Work to be completed>
Quote the whole listing word for word, please.

Entries with parts and joints>
>>>>>

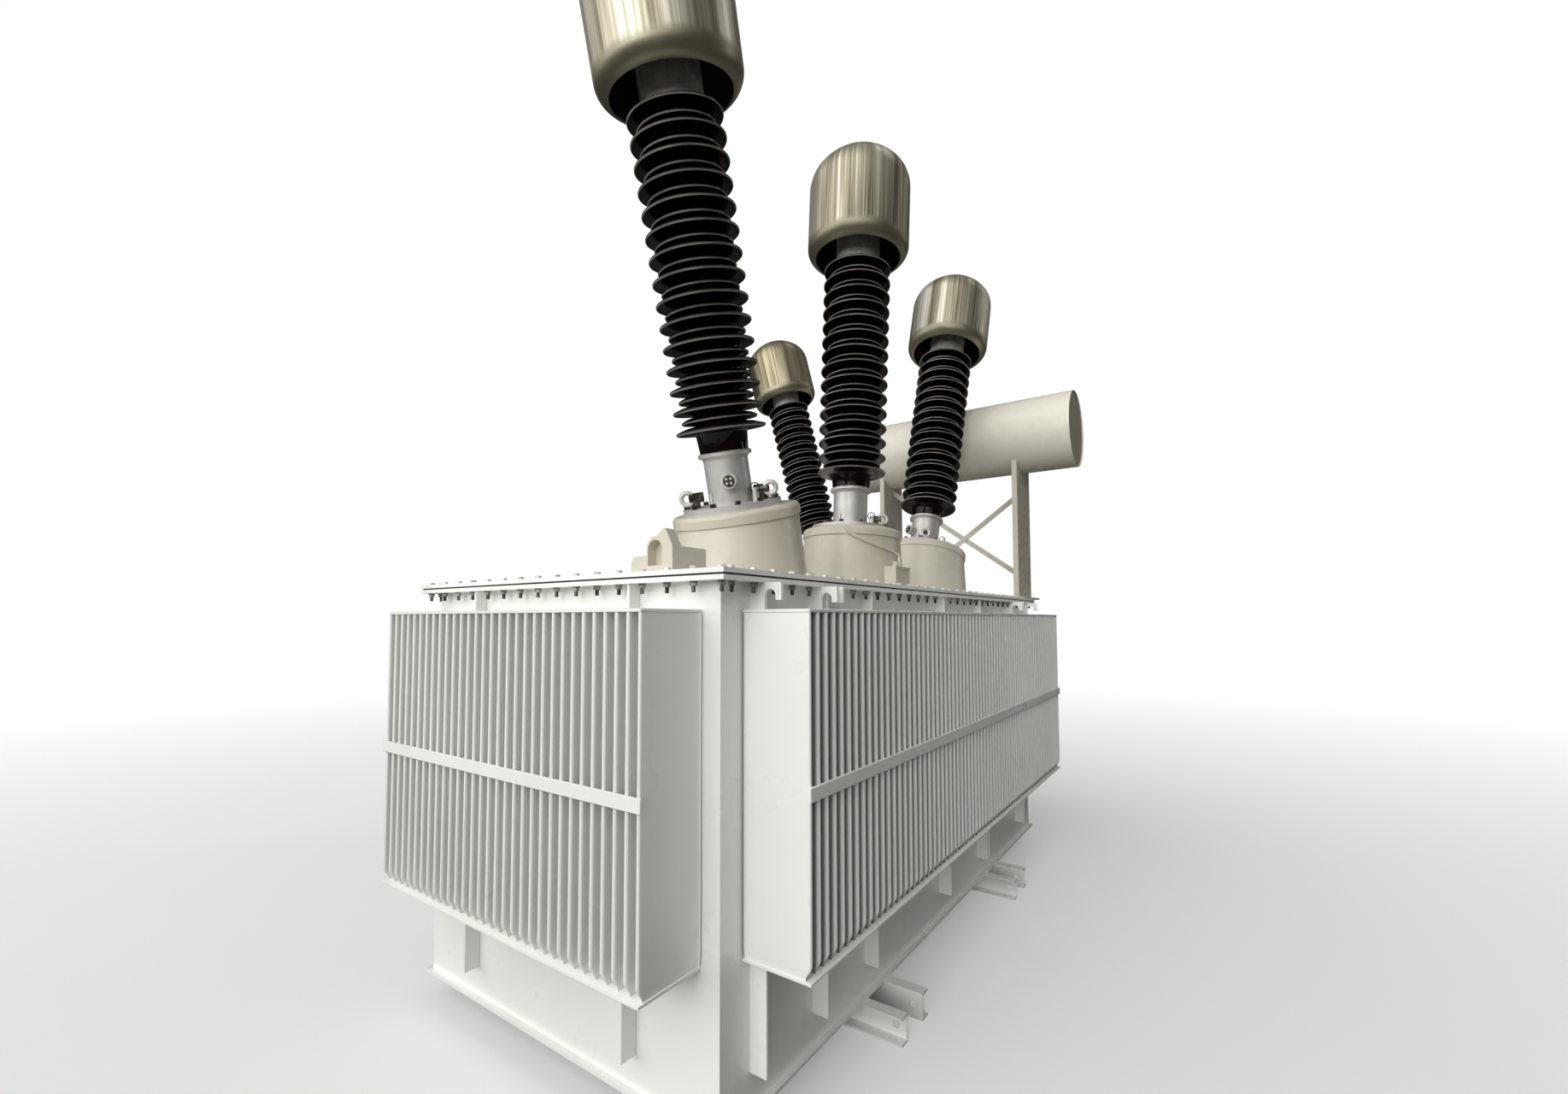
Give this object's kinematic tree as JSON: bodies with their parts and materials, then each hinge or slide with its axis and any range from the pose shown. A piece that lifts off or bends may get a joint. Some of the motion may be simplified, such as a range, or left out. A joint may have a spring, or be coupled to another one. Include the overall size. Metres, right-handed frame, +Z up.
{
  "type": "power transformer",
  "caption": "Oil-filled power transformer: finned tank on skid channels, leaning porcelain bushings with corona shields, conservator on posts.",
  "frame": {"origin": "on the floor under the middle of the whole footprint, conservator and bushings included", "axes": "+Z up; +X along the long side of the tank towards the conservator; -Y the long side in view"},
  "size_m": [3.871, 2.3089, 4.1166],
  "materials": {
    "tank_paint": "gloss",
    "turret_paint": "satin",
    "gasket_rubber": "matte",
    "foot_metal": "satin",
    "brown_glaze": "gloss",
    "spun_aluminium": "satin"
  },
  "bodies": {
    "root": {"base_plate": "tank_paint", "tank_body": "tank_paint", "tank_flange": "tank_paint", "tank_cover": "tank_paint", "cover_gasket": "gasket_rubber", "cooling_wall_front": "tank_paint", "wall_ribs_front": "tank_paint", "cooling_wall_back": "tank_paint", "wall_ribs_back": "tank_paint", "cooling_wall_left": "tank_paint", "wall_ribs_left": "tank_paint", "cooling_wall_right": "tank_paint", "wall_ribs_right": "tank_paint", "lifting_lugs_front": "tank_paint", "lifting_lugs_back": "tank_paint", "skid_channel_left_outer": "tank_paint", "skid_channel_left_inner": "tank_paint", "skid_channel_right_outer": "tank_paint", "skid_channel_right_inner": "tank_paint", "turret_body_left": "turret_paint", "turret_lid_left": "turret_paint", "bushing_foot_left": "foot_metal", "porcelain_left": "brown_glaze", "bushing_head_left": "foot_metal", "corona_shield_left": "spun_aluminium", "turret_body_middle": "turret_paint", "turret_lid_middle": "turret_paint", "bushing_foot_middle": "foot_metal", "porcelain_middle": "brown_glaze", "bushing_head_middle": "foot_metal", "corona_shield_middle": "spun_aluminium", "turret_body_right": "turret_paint", "turret_lid_right": "turret_paint", "bushing_foot_right": "foot_metal", "porcelain_right": "brown_glaze", "bushing_head_right": "foot_metal", "corona_shield_right": "spun_aluminium", "turret_body_rear": "turret_paint", "turret_lid_rear": "turret_paint", "bushing_foot_rear": "foot_metal", "porcelain_rear": "brown_glaze", "bushing_head_rear": "foot_metal", "corona_shield_rear": "spun_aluminium", "conservator_shell": "turret_paint", "conservator_cap_front": "turret_paint", "conservator_cap_back": "turret_paint", "conservator_post_front": "turret_paint", "conservator_post_rear": "turret_paint", "brace_falling": "turret_paint", "brace_rising": "turret_paint", "relief_hood": "turret_paint", "valve_box": "turret_paint", "terminal_box": "turret_paint", "test_tap_left": "foot_metal", "test_tap_right": "foot_metal"}
  },
  "joints": []
}
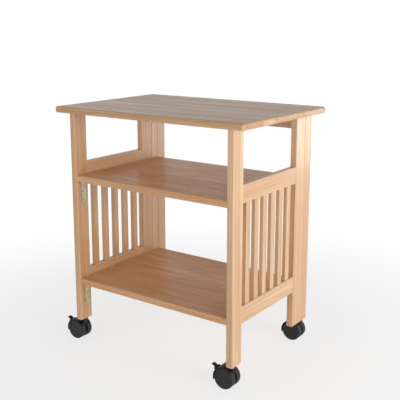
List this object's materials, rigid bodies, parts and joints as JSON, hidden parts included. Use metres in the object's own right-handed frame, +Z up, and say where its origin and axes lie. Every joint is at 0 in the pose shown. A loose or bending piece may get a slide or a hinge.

<<<<<

Result for this task>
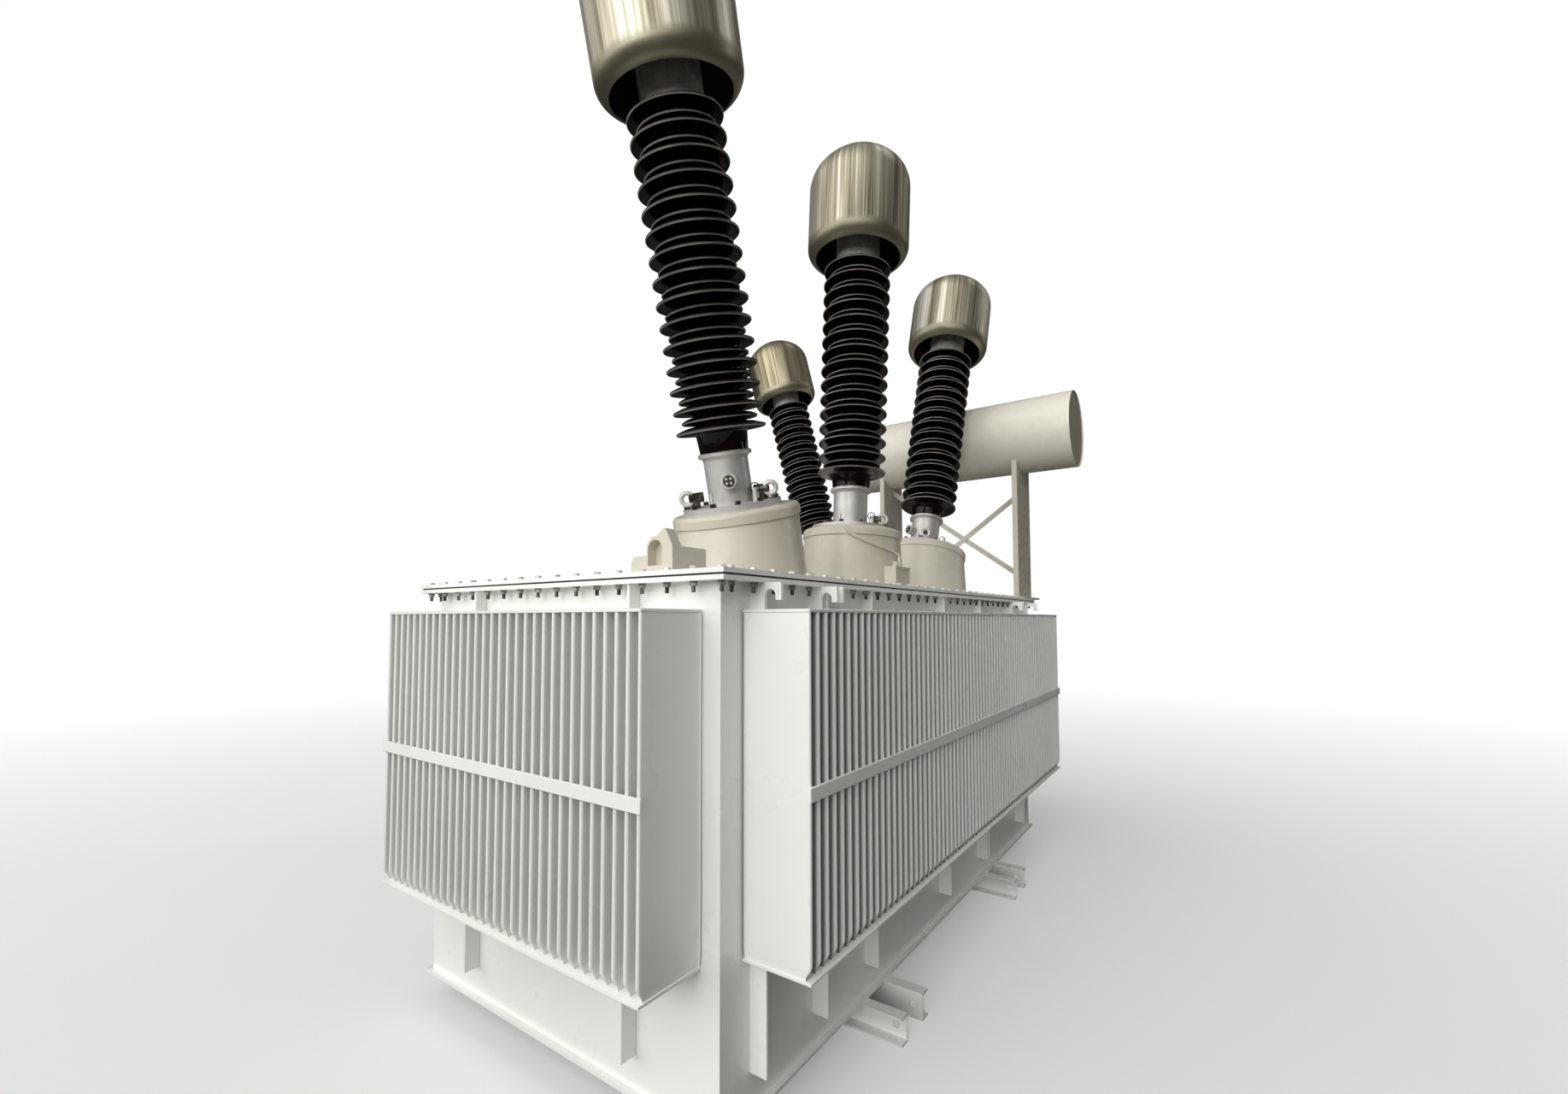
Give this object's kinematic tree as JSON: bodies with their parts and materials, then each hinge or slide with its axis and any range from the pose shown. A piece that lifts off or bends may get a joint. Some of the motion may be simplified, such as a range, or left out. A joint may have a spring, or be coupled to another one. Include the overall size. Metres, right-handed frame, +Z up.
{
  "type": "power transformer",
  "caption": "Oil-filled power transformer: finned tank on skid channels, leaning porcelain bushings with corona shields, conservator on posts.",
  "frame": {"origin": "on the floor under the middle of the whole footprint, conservator and bushings included", "axes": "+Z up; +X along the long side of the tank towards the conservator; -Y the long side in view"},
  "size_m": [3.871, 2.3089, 4.1166],
  "materials": {
    "tank_paint": "gloss",
    "turret_paint": "satin",
    "gasket_rubber": "matte",
    "foot_metal": "satin",
    "brown_glaze": "gloss",
    "spun_aluminium": "satin"
  },
  "bodies": {
    "root": {"base_plate": "tank_paint", "tank_body": "tank_paint", "tank_flange": "tank_paint", "tank_cover": "tank_paint", "cover_gasket": "gasket_rubber", "cooling_wall_front": "tank_paint", "wall_ribs_front": "tank_paint", "cooling_wall_back": "tank_paint", "wall_ribs_back": "tank_paint", "cooling_wall_left": "tank_paint", "wall_ribs_left": "tank_paint", "cooling_wall_right": "tank_paint", "wall_ribs_right": "tank_paint", "lifting_lugs_front": "tank_paint", "lifting_lugs_back": "tank_paint", "skid_channel_left_outer": "tank_paint", "skid_channel_left_inner": "tank_paint", "skid_channel_right_outer": "tank_paint", "skid_channel_right_inner": "tank_paint", "turret_body_left": "turret_paint", "turret_lid_left": "turret_paint", "bushing_foot_left": "foot_metal", "porcelain_left": "brown_glaze", "bushing_head_left": "foot_metal", "corona_shield_left": "spun_aluminium", "turret_body_middle": "turret_paint", "turret_lid_middle": "turret_paint", "bushing_foot_middle": "foot_metal", "porcelain_middle": "brown_glaze", "bushing_head_middle": "foot_metal", "corona_shield_middle": "spun_aluminium", "turret_body_right": "turret_paint", "turret_lid_right": "turret_paint", "bushing_foot_right": "foot_metal", "porcelain_right": "brown_glaze", "bushing_head_right": "foot_metal", "corona_shield_right": "spun_aluminium", "turret_body_rear": "turret_paint", "turret_lid_rear": "turret_paint", "bushing_foot_rear": "foot_metal", "porcelain_rear": "brown_glaze", "bushing_head_rear": "foot_metal", "corona_shield_rear": "spun_aluminium", "conservator_shell": "turret_paint", "conservator_cap_front": "turret_paint", "conservator_cap_back": "turret_paint", "conservator_post_front": "turret_paint", "conservator_post_rear": "turret_paint", "brace_falling": "turret_paint", "brace_rising": "turret_paint", "relief_hood": "turret_paint", "valve_box": "turret_paint", "terminal_box": "turret_paint", "test_tap_left": "foot_metal", "test_tap_right": "foot_metal"}
  },
  "joints": []
}
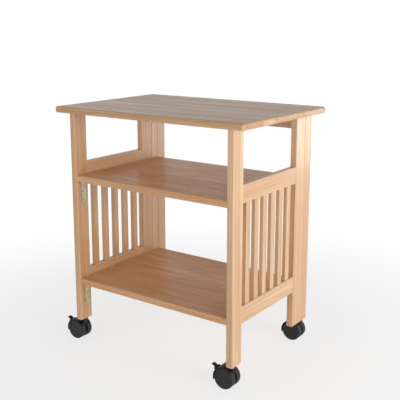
List this object's materials, rigid bodies, parts and joints as JSON, hidden parts included. Use metres in the object's own right-handed frame, +Z up, and say where its origin and axes lie. Every joint is at 0 in the pose shown. A loose or bending piece may get a slide or a hinge.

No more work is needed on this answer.